Officials rolled out several moves at once: a trial central gold clearing and settlement system, plans to revive dollar-denominated gold futures while probing yuan-denominated ones, a push to grow gold storage capacity to above 2,000 metric tons, a big increase in offshore yuan funding for banks, and a higher quota for mainland investors buying offshore bonds through the city.

In plain English: Hong Kong is building easier ways to trade, settle and store gold, fund yuan transactions, and link mainland money to offshore bond markets. Those are practical pieces of market plumbing — the kind of everyday infrastructure that quietly decides what institutions do when they need to move serious money.

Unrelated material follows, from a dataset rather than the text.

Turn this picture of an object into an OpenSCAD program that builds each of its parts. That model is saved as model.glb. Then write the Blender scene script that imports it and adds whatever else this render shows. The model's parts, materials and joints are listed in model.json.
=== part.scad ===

Why this matters (and where it probably won’t win overnight)

Stablecoins became popular because they made dollar liquidity simple and fast. This Hong Kong package takes a different tack: it tries to make yuan liquidity, bond access and gold settlement equally convenient for institutional players who want alternatives to dollar-denominated channels.

That could attract banks, asset managers and other big users who care about familiar reserve assets and predictable funding. Gold brings credibility and a familiar reserve backstop; deeper offshore yuan lines and a larger bond access quota make big yuan deals more doable without the awkward funding crunches that previously discouraged scale.

But let’s be realistic: the yuan is still a managed currency with capital controls, and those frictions aren’t solved with a few new systems. Dollar liquidity has enormous scale, deep markets and confidence — things you can’t instantly replace. Think of Hong Kong’s plan as a tempting alternative lane on a busy highway, not a new highway that replaces the interstate overnight.

In short, Hong Kong is serving as a sort of financial test kitchen: enough openness to lure global players to the edges, while keeping mainland controls intact. Over time, if these tools prove convenient and liquid, they could become the institutional shortcuts that shift where and how big pools of capital move — especially for players who want yuan exposure plus the comfort of gold as a reserve asset.

So, not a coup against dollar stuff, but a serious institutional play. It’s less about dramatic headlines and more about making non-dollar rails boringly reliable — which, in finance, is how you win.